3 – Ileri Haber and T24 report that he Beyoğlu Zabita raided a screening of the 13th annual Filmmor Women’s Film Festival taking place in the Rampa Kafe, saying that the cafe didn’t have a license for screening. Festival coordinator Melek Özman noted that the festival had received all the necessary permissions from the Ministry of Culture and Tourism. The filmgoers resisted the police for about an hour, until organizers told the police they had called officials in the municipality and parliament, at which point the police finally relented.

4 – Hürriyet Daily News and Today’s Zaman report on a bill approved by parliament that increases governmental oversight of the internet. From Hürriyet Daily News:

Parliament has approved a key article of the contentious omnibus bill which gives power to the prime minister and other ministers to shut down websites within four hours, just six months after a similar bill was overturned by the Constitutional Court. Parliament approved 13 more articles of the omnibus bill late March 12. A key article stipulates that ministers will have the power to order the removal or blocking of an online publication for “defending the right to live, securing property, ensuring national security and public order, preventing crime or protecting public health.” The Telecommunications Directorate (TIB) could enforce the request of the ministry, as a blanket ban of the website if deemed necessary, within a maximum of four hours.

The same paper also prints an interview with scholar Aslı Tunç on the importance of social media in Turkey and the government’s strong efforts to curtail it.

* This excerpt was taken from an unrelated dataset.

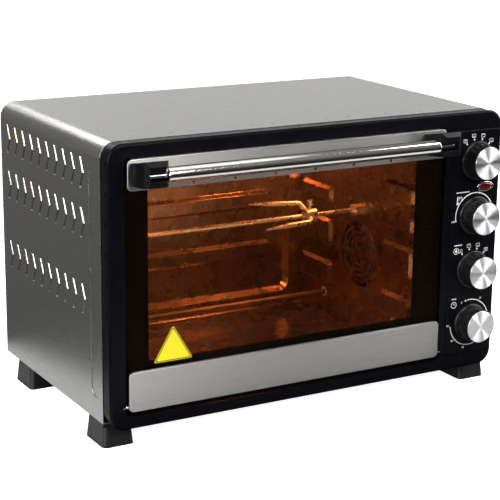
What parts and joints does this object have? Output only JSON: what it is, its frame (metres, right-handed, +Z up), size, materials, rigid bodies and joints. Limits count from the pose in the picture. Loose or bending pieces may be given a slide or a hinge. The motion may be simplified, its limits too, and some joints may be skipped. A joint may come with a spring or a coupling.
{
  "type": "toaster oven",
  "caption": "Countertop convection toaster oven with a drop-down glass door, bar handle, rotary controls, steel casing, rotisserie spit and side fan.",
  "frame": {"origin": "on the surface the feet stand on, under the middle of the object's box", "axes": "+X to the right, +Y to the back, +Z up; the door faces -Y"},
  "size_m": [0.555, 0.381, 0.362],
  "materials": {
    "casing_steel": "dark brushed stainless",
    "galvanised_steel": "galvanised sheet",
    "frame_black": "satin black enamel",
    "foot_plastic": "moulded black",
    "screw_steel": "zinc plated",
    "gland_plastic": "moulded black",
    "cavity_enamel": "aluminised sheet, satin",
    "tray_steel": "aluminised sheet, satin",
    "heater_steel": "dark sheathed rod",
    "insulator_ceramic": "white ceramic",
    "lamp_glass": "clear ribbed glass",
    "lamp_bulb": "lit bulb",
    "bracket_steel": "galvanised sheet",
    "fan_aluminium": "pressed aluminium",
    "shaft_steel": "turned steel",
    "switch_plastic": "moulded phenolic",
    "spit_steel": "chromed rod",
    "knob_plastic": "black",
    "cap_aluminium": "spun face",
    "bezel_chrome": "polished",
    "lens_red": "translucent red",
    "door_glass": "tempered, tinted, with printed borders",
    "trim_steel": "brushed lengthwise",
    "handle_chrome": "polished tube",
    "bracket_plastic": "black"
  },
  "bodies": {
    "oven": {"body_screws": "screw_steel", "bottom_panel": "galvanised_steel", "cavity_left_wall": "cavity_enamel", "cavity_liner": "cavity_enamel", "cavity_right_wall": "cavity_enamel", "control_panel": "frame_black", "cord_gland": "gland_plastic", "crumb_tray": "tray_steel", "fan_motor": "bracket_steel", "foot_front_left": "foot_plastic", "foot_front_right": "foot_plastic", "foot_rear_left": "foot_plastic", "foot_rear_right": "foot_plastic", "front_frame": "frame_black", "front_ring": "frame_black", "function_switch": "switch_plastic", "heater_insulators": "insulator_ceramic", "indicator_bezel": "bezel_chrome", "indicator_lens": "lens_red", "lamp_cover": "lamp_glass", "lamp_holder": "insulator_ceramic", "lower_heater_front": "heater_steel", "lower_heater_rear": "heater_steel", "mode_switch": "switch_plastic", "outer_casing": "casing_steel", "oven_lamp": "lamp_bulb", "rear_cover": "galvanised_steel", "rotisserie_motor": "bracket_steel", "spit_cradle": "bracket_steel", "thermostat": "switch_plastic", "timer_switch": "switch_plastic", "upper_heater_front": "heater_steel", "upper_heater_rear": "heater_steel"},
    "door": {"door_glass": "door_glass", "door_top_trim": "trim_steel", "door_bottom_trim": "trim_steel", "handle_bar": "handle_chrome", "handle_bracket_left": "bracket_plastic", "handle_bracket_right": "bracket_plastic", "handle_screws": "screw_steel", "hinge_pin_left": "shaft_steel", "hinge_pin_right": "shaft_steel"},
    "rotisserie": {"spit_shaft": "spit_steel", "spit_fork": "spit_steel", "fork_screw": "screw_steel", "drive_socket": "spit_steel"},
    "fan": {"fan_impeller": "fan_aluminium", "fan_shaft": "shaft_steel"},
    "mode_control": {"mode_knob": "knob_plastic", "mode_knob_cap": "cap_aluminium", "mode_shaft": "shaft_steel"},
    "temperature_control": {"temperature_knob": "knob_plastic", "temperature_knob_cap": "cap_aluminium", "temperature_shaft": "shaft_steel"},
    "function_control": {"function_knob": "knob_plastic", "function_knob_cap": "cap_aluminium", "function_shaft": "shaft_steel"},
    "timer_control": {"timer_knob": "knob_plastic", "timer_knob_cap": "cap_aluminium", "timer_shaft": "shaft_steel"}
  },
  "joints": [
    {"name": "door_hinge", "type": "hinge", "parent": "oven", "child": "door", "pos_m": [0, -0.146, 0.051], "axis": [1, 0, 0], "range_deg": [0, 90]},
    {"name": "rotisserie_spin", "type": "hinge", "parent": "oven", "child": "rotisserie", "pos_m": [0, 0.0065, 0.211], "axis": [1, 0, 0], "continuous": true},
    {"name": "fan_spin", "type": "hinge", "parent": "oven", "child": "fan", "pos_m": [0.18, 0.0055, 0.1485], "axis": [1, 0, 0], "continuous": true},
    {"name": "mode_turn", "type": "hinge", "parent": "oven", "child": "mode_control", "pos_m": [0.236, -0.1585, 0.3], "axis": [0, 1, 0], "range_deg": [0, 79]},
    {"name": "temperature_turn", "type": "hinge", "parent": "oven", "child": "temperature_control", "pos_m": [0.236, -0.1585, 0.2285], "axis": [0, 1, 0], "range_deg": [0, 226]},
    {"name": "function_turn", "type": "hinge", "parent": "oven", "child": "function_control", "pos_m": [0.236, -0.1585, 0.157], "axis": [0, 1, 0], "range_deg": [0, 79]},
    {"name": "timer_turn", "type": "hinge", "parent": "oven", "child": "timer_control", "pos_m": [0.236, -0.1585, 0.0855], "axis": [0, 1, 0], "range_deg": [-36, 228]}
  ]
}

5 – Censorship round-up – Hürriyet Daily News reports on members of the US Senate pressuring Secretary of State John Kerry to act on press freedom in Turkey; Today’s Zaman details a new report by Transparency International that says 86 percent of journalists in Turkey believe self-censorship is common; and columnist Melis Alphan notes the long history of censorship in cinema and art related to Kurdish identity.